The Meta-Games People PlayNov 16, 2009 · psu · 5 minute read
Stricken by a mean stomach flu, I spent Sunday sprawled on the couch watching football. What I was hoping would be an enjoyable diversion while I was sick on the couch turned into a horrible psychological buzz-kill. First, the Cincinnati Bengals beat up the locally beloved Steelers, sweeping the season series for the first time in more than ten years. Then the Cowboys and the Packers played a mostly uninspired game, with the Cowboys being much more uninspired than the Packers. Finally, my beloved Pats were going up against the Colts in the late game. But more on that later. First, I have to talk about why I spend time watching some games that I have no reason to care about.
My predicament stems from a whimsical decision I made at the beginning of the season. Feeling that it “might be fun” to have a little extra football-based diversion on top of the normal three to six hours of television on Sundays, I convinced myself to join two different games about Football. That is, games you participate in not by playing football, but rather by thinking about the people who are actually playing football.
The first one was the ESPN Pigskin Pick ‘em game, and is fairly straightforward. Every week they tell you the gambling lines on all the games. You pick who will cover the spread or not. You see if you can pick better than Bill Simmons. It turns out that I’m really bad at this. I might as well just check the boxes at random. But, the true humiliation is that just making a pick, and not even betting any money on it, is enough to keep you interested in the Oakland vs. KC score for most of the afternoon, even though no rational human being should care about that game. Oh well.
The second sort of meta-game that I got roped into is Fantasy Football. If you don’t know how this works, go study the wikipedia page. The basic idea is that you “manage” a team. You pick players on the team to “start” or “be on the bench.” Then when those players play in their real game, you get points based on their performance. The scoring systems vary, but you typically get points for yards, touchdowns, and so on. You get negative points for fumbles, interceptions, and so forth. Every week your fake team goes up against your friend’s fake team and whoever gets the most fake points wins. Here are the two intolerable facts that I have learned about Fantasy Football.
1. Week to week it does not matter who you play. You could pick teams completely at random, and your average score would not vary significantly from someone who took this very seriously. I’m convinced of this. I think some outfit like Football Outsiders should do a detailed statistical study of the performance of all the fantasy “analysts” to definitively show that they are no better than coin flips. There probably isn’t even a Fantasy Football equivalent of Warren Buffet who against all odds is able to beat the probabilities and win consistently. Let me be clear: there is no reason to take these games seriously. Your input has no impact on the final results.

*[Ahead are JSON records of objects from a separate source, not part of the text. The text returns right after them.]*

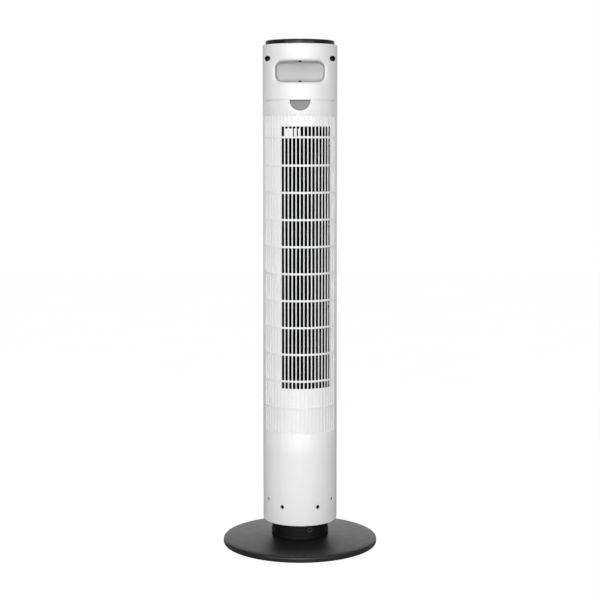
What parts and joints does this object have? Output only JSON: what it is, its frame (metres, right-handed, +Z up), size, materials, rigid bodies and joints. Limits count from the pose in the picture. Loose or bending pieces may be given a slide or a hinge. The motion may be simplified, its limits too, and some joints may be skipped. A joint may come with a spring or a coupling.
{
  "type": "tower fan",
  "caption": "Oscillating tower fan: tall white cylinder with a slotted rear intake, a carry handle and a control top, turning on a short neck above a round black base.",
  "frame": {"origin": "on the floor, under the middle of the round base", "axes": "+Z up along the tower; -Y towards the intake side with the carry handle; +Y towards the air outlet; +X to the right when looking at the intake side"},
  "size_m": [0.314, 0.314, 1.0226],
  "materials": {
    "white_plastic": "smooth white ABS with a soft sheen",
    "black_plastic": "satin black moulded plastic",
    "gloss_black": "polished black plastic",
    "rubber": "matt black rubber",
    "acetal": "natural acetal",
    "zinc_steel": "zinc plated steel",
    "painted_steel": "black painted steel plate",
    "motor_casing": "bare motor casing",
    "sintered_bronze": "oil-filled sintered bronze",
    "circuit_board": "green solder mask",
    "button_grey": "smooth grey key caps"
  },
  "bodies": {
    "base": {"base_cover": "black_plastic", "base_weight": "painted_steel", "rubber_foot_1": "rubber", "rubber_foot_2": "rubber", "rubber_foot_3": "rubber", "rubber_foot_4": "rubber", "rubber_foot_5": "rubber", "neck": "black_plastic", "neck_screw_1": "zinc_steel", "neck_screw_2": "zinc_steel", "neck_screw_3": "zinc_steel", "cord_grommet": "rubber", "gear_ring": "acetal", "swivel_bearing": "acetal"},
    "tower": {"chassis_plate": "black_plastic", "scroll_wall": "black_plastic", "vortex_wall": "black_plastic", "duct_floor": "black_plastic", "duct_ceiling": "black_plastic", "motor_damper": "rubber", "pivot_retainer": "zinc_steel", "housing_screw_1": "zinc_steel", "housing_screw_2": "zinc_steel", "housing_screw_3": "zinc_steel", "housing_screw_4": "zinc_steel", "housing_screw_5": "zinc_steel", "housing_screw_6": "zinc_steel", "grille_screw": "zinc_steel", "handle_screw_1": "zinc_steel", "handle_screw_2": "zinc_steel", "duct_screw_1": "zinc_steel", "duct_screw_2": "zinc_steel", "duct_screw_3": "zinc_steel", "duct_screw_4": "zinc_steel", "rear_housing": "white_plastic", "front_housing": "white_plastic", "rear_grille": "white_plastic", "outlet_grille": "white_plastic", "handle_insert": "white_plastic", "bearing_bracket": "white_plastic", "oscillation_motor": "motor_casing", "fan_motor": "motor_casing", "bearing_bush": "sintered_bronze", "power_board": "circuit_board", "display_board": "circuit_board", "control_board": "circuit_board", "top_panel": "gloss_black", "display_lens": "gloss_black"},
    "fan_wheel": {"impeller": "black_plastic", "motor_shaft": "zinc_steel", "bearing_shaft": "zinc_steel"},
    "pinion": {"drive_pinion": "acetal"},
    "button_1_cap": {"button_1": "button_grey"},
    "button_2_cap": {"button_2": "button_grey"},
    "button_3_cap": {"button_3": "button_grey"},
    "button_4_cap": {"button_4": "button_grey"}
  },
  "joints": [
    {"name": "oscillation", "type": "hinge", "parent": "base", "child": "tower", "pos_m": [0, 0, 0.05], "axis": [0, 0, 1], "range_deg": [-40, 40]},
    {"name": "pinion_turn", "type": "hinge", "parent": "tower", "child": "pinion", "pos_m": [0.0363, 0, 0.0533], "axis": [0, 0, 1], "range_deg": [-200, 200]},
    {"name": "fan_spin", "type": "hinge", "parent": "tower", "child": "fan_wheel", "pos_m": [0.006, 0, 0.565], "axis": [0, 0, 1], "continuous": true},
    {"name": "button_1_press", "type": "slide", "parent": "tower", "child": "button_1_cap", "axis": [0, 0, -1], "range_m": [0, 0.001], "stiffness_N_per_m": 300, "springref_m": -0.001},
    {"name": "button_2_press", "type": "slide", "parent": "tower", "child": "button_2_cap", "axis": [0, 0, -1], "range_m": [0, 0.001], "stiffness_N_per_m": 300, "springref_m": -0.001},
    {"name": "button_3_press", "type": "slide", "parent": "tower", "child": "button_3_cap", "axis": [0, 0, -1], "range_m": [0, 0.001], "stiffness_N_per_m": 300, "springref_m": -0.001},
    {"name": "button_4_press", "type": "slide", "parent": "tower", "child": "button_4_cap", "axis": [0, 0, -1], "range_m": [0, 0.001], "stiffness_N_per_m": 300, "springref_m": -0.001}
  ],
  "couplings": [
    {"joint": "pinion_turn", "follows": "oscillation", "ratio": 5}
  ]
}
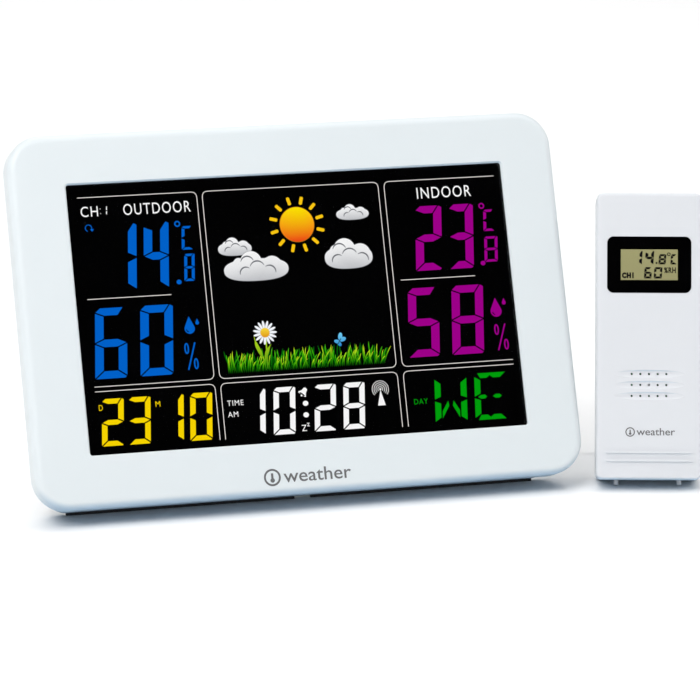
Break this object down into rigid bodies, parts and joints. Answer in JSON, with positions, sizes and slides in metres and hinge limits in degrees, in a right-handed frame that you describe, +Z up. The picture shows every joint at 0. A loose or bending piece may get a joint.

2. Even given (1), I lose every week anyway.
Clearly, my participation in these auxiliary football activities has done nothing to increase my enjoyment of the actual contests. Instead, all I do is watch games I don’t care about and then become upset when the wrong team covers, or Kurt Warner goes unconscious and outscores my entire fantasy football team single-handedly. And yet, the brilliant mind control marketing of the NFL will keep my playing these games. I don’t know what’s good for me anymore.
With this background you should be able to understand the depth of my shock and dismay when I say that when the Colts stole a 35-34 win from the Patriots in the last two minutes of the game, I didn’t even think about my fantasy team for a good hour (ironically, my opponent had Peyton Manning, who in winning the game yet again destroyed any hope that I’d win a game). Let’s be clear, this was a failure of Red Soxian proportions. It’s not every day you can blow a 31-14 lead in one quarter.
Today the Patriots Media are up in arms about “the call” on 4th and 2, but the truth is that the game was lost long before that call. Before that call, Peyton had been able to get the ball and march down the field so fast and so effectively it was like he was playing Madden 10 and he knew the money plays. So, bitch about the call all you want, but the most mortifying thing about this loss is how well it illustrates the complete psychological collapse of the Patriots fan over the last couple of years. Beaten down by the 2006 AFC Championship game (lost a 21-3 leads to lose… to the Colts) and the Helmet Catch, here is what we are thinking when up 34-21 with four minutes left against Peyton Manning: 13 points is not enough.
The entire last four minutes of this game all I could do was think back to when Peyton had shredded the Dolphins in exactly this way earlier in the year, and I knew that we were the new Dolphins. This state of mind is bothersome. The Pats have been the one sure thing in Boston Sports for the better part of this decade. But we might have to face the fact that the run is coming to an end… or at least that it is a bit past its peak.
So, that’s what I brooded over last night after Reggie Wayne caught that last pass. I finally didn’t even care that I had somehow lost my fantasy game by 30 points again. Instead, for once, I wondered how my real team had failed so badly. Then I went to bed too late, my stomach still rumbling with discomfort. Maybe football is bad for me. Meta-football certainly is. Gonna give it up next year.